Si tratta di una protesta legittima, ma non può essere una mera protesta, deve portare a costruire un’alternativa che sta nel by-passare la grande distribuzione e la grande industria e creare un mercato per il formaggio vero, fatto dai contadini e controllato dai contadini stessi. È necessario che produttori e consumatori si parlino e si accordino tra loro. Ci sono diverse esperienze in questo senso anche in Italia. Peccato che la sinistra, anche l’estrema sinistra, non abbia ancora colto questa necessità: la lotta si è sempre fatto solo a livello di produzione, mentre è necessario estenderla all’intera filiera, compresa la distribuzione.
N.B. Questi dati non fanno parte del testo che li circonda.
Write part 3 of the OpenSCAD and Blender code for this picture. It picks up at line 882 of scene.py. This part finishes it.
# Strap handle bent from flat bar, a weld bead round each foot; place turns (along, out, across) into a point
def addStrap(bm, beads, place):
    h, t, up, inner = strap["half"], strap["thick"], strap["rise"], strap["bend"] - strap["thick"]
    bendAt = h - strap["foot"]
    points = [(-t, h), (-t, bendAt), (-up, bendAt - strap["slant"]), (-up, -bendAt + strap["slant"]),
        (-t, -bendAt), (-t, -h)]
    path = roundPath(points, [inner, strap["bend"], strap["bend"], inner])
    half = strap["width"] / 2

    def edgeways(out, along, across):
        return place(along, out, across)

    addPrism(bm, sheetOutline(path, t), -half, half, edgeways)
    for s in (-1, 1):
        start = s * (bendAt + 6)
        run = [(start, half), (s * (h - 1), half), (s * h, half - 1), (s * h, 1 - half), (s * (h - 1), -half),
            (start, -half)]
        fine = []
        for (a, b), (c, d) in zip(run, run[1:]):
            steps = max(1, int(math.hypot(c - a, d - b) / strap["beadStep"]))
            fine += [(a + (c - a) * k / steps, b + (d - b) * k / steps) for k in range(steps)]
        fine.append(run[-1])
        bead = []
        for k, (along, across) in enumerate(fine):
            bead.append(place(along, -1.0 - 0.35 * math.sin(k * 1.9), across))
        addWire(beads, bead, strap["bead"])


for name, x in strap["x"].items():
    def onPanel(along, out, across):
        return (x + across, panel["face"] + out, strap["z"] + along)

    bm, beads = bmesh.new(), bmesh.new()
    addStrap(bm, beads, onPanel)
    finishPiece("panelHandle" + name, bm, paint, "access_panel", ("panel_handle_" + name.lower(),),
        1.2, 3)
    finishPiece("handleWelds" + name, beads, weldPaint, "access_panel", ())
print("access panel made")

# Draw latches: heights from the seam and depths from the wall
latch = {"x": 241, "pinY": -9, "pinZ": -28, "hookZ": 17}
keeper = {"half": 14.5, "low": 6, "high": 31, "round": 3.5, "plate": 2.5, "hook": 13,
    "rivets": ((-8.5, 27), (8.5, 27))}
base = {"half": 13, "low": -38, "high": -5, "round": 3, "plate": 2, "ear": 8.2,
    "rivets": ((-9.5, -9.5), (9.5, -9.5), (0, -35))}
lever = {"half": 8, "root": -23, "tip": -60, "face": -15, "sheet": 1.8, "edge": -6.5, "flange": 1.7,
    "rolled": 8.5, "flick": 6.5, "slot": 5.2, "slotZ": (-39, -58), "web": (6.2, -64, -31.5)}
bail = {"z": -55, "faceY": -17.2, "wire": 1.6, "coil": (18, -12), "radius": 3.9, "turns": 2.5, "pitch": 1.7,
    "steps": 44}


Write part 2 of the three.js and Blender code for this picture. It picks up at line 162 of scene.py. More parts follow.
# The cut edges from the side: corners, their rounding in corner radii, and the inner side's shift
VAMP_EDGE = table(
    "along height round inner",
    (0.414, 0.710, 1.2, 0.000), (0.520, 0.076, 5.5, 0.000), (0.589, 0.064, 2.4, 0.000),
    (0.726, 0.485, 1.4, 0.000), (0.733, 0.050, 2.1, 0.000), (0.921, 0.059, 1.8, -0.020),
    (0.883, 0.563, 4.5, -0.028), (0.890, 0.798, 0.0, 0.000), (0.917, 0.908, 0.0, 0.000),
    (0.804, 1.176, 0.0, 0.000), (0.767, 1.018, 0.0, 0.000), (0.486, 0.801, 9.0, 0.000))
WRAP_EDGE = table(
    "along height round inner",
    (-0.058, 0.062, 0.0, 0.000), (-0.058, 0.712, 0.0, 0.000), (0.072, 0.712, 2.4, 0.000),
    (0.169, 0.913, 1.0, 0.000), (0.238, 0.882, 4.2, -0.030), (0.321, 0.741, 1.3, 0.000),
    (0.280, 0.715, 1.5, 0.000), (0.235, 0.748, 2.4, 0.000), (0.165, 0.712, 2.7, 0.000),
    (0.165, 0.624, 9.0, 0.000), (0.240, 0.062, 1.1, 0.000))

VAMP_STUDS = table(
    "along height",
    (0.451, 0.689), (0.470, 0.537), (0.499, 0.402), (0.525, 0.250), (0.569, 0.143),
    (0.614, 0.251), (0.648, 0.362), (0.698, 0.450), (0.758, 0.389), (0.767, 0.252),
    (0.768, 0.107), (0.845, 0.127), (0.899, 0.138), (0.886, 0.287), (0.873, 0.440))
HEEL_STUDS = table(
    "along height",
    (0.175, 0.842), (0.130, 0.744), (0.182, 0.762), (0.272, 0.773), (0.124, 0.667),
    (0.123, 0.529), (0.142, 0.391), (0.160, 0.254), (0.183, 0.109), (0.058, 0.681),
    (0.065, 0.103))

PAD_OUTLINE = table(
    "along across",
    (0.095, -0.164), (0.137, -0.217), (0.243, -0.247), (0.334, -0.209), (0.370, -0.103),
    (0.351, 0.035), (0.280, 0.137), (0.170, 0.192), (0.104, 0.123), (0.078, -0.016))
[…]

Quelle per il buon cibo e per l’accesso alla terra saranno lotte centrali nei prossimi anni, anche in Italia.

L’agricoltura contadina ha qualche chance di farcela?
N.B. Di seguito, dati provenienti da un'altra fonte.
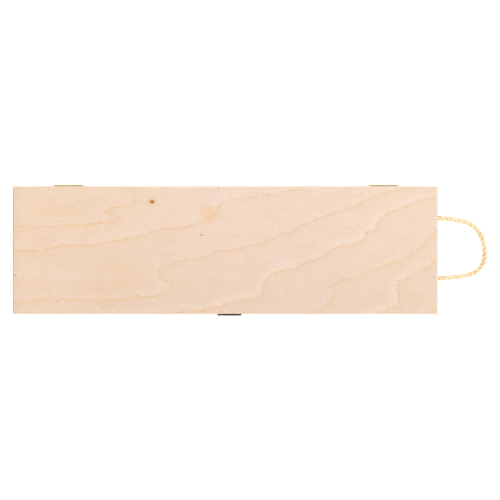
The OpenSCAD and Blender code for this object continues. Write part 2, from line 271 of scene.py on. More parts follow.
def laid_rope(name, way, size, flare):
    """The strands round the way, with U along each strand and V round it, in mm. Size and
    flare say for each point how thick the rope is and how far its strands stand apart."""
    step, side = np.divmod(np.arange((len(way) - 1) * STRAND_SIDES), STRAND_SIDES)
    steps = step[:, None] + (0, 0, 1, 1)
    sides = side[:, None] + (0, 1, 1, 0)
    quads = steps * STRAND_SIDES + sides % STRAND_SIDES
    u, v = distance_along(way)[steps] * 1000, sides * STRAND_GIRTH_MM / STRAND_SIDES
    end_uvs = np.zeros((2 * STRAND_SIDES, 2))
    strand_uvs = np.vstack([np.stack([u, v], axis=-1).reshape(-1, 2), end_uvs])
    points, faces = [], []
    for k in range(STRANDS):
        first = len(points)
        rings = strand_rings(way, 2 * math.pi * k / STRANDS, size, flare)
        points.extend(rings.reshape(-1, 3).tolist())
        faces.extend((quads + first).tolist())
        faces.append(range(first + STRAND_SIDES - 1, first - 1, -1))
        faces.append(range(len(points) - STRAND_SIDES, len(points)))
    mesh = bpy.data.meshes.new(name)
    mesh.from_pydata(points, [], [tuple(face) for face in faces])
    layer = mesh.uv_layers.new(name="strand")
    layer.data.foreach_set("uv", np.tile(strand_uvs, (STRANDS, 1)).astype(np.float32).ravel())
    # From 0 next to the rope's heart to 1 on the outside
    crest = np.tile((1 + np.cos(RING_ANGLES)) / 2, len(way) * STRANDS)
    height = mesh.attributes.new("crest", "FLOAT", "POINT")
    height.data.foreach_set("value", crest.astype(np.float32))
    mesh.shade_smooth()
    return new_object(name, mesh)


def fade(value, start, end, low=0.0, high=1.0):
    """Goes smoothly from low to high while the value goes from start to end."""
    inputs = {0: value, 1: start, 2: end, 3: low, 4: high}
    return add_node(value.tree, "ShaderNodeMapRange", inputs, interpolation_type="SMOOTHSTEP")


def linear(colour):
    """A colour for a shader, from the 0 to 255 values that a screen shows."""
    shown = [value / 255 for value in colour]
    parts = [v / 12.92 if v <= 0.04045 else ((v + 0.055) / 1.055) ** 2.4 for v in shown]
    return (*parts, 1.0)


def layered(colour, *layers):
    """The colour with each layer, an amount and a colour, blended over it in turn."""
    for amount, over in layers:
        lower, upper = [c if isinstance(c, Signal) else linear(c) for c in (colour, over)]
        inputs = {0: amount, 6: lower, 7: upper}
        colour = add_node(amount.tree, "ShaderNodeMix", inputs, 2, data_type="RGBA",
                          clamp_factor=True)
    return colour


def noise(place, sizes, seed, detail=2.0, roughness=0.5):
    """Noise whose lumps have the given size along each axis of the place."""
    inputs = {"Vector": place, "Location": (seed * 7.3, seed * 3.1, seed * 5.7),
              "Scale": [1 / size for size in sizes]}
    spread = add_node(place.tree, "ShaderNodeMapping", inputs)
    inputs = {"Vector": spread, "Detail": detail, "Roughness": roughness, "Scale": 1.0}
    return add_node(place.tree, "ShaderNodeTexNoise", inputs)


def bump(height, strength, distance):
    """The surface's direction where that height stands out of it."""
    inputs = {"Height": height, "Strength": strength, "Distance": distance}
    return add_node(height.tree, "ShaderNodeBump", inputs)


ROPE_CREAM = (255, 252, 236)
ROPE_STRAW = (255, 226, 160)
ROPE_VALLEY_SHADE = (248, 188, 96)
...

L’agricoltura contadina, quella delle piccole e medie aziende, autosufficienti, che chiudono le filiere e che non dipendono dai grandi imperi alimentari o finanziari, alla prova dei fatti è molto meno vulnerabile dell’agricoltura imprenditoriale che dipende dalle banche, dal mercato e dalle sue oscillazioni. Vedo processi di ri- contadinizzazione dappertutto, nel Sud del mondo come nel Nord. Anche in Cina la politica di sviluppo rurale si basa sull’assunto fondamentale della sovranità alimentare. Vogliono essere autosufficienti al 95% e per raggiungere questo obiettivo Xi ha lanciato una politica di rivitalizzazione rurale molto esplicita che ha come base la piccola unità contadina.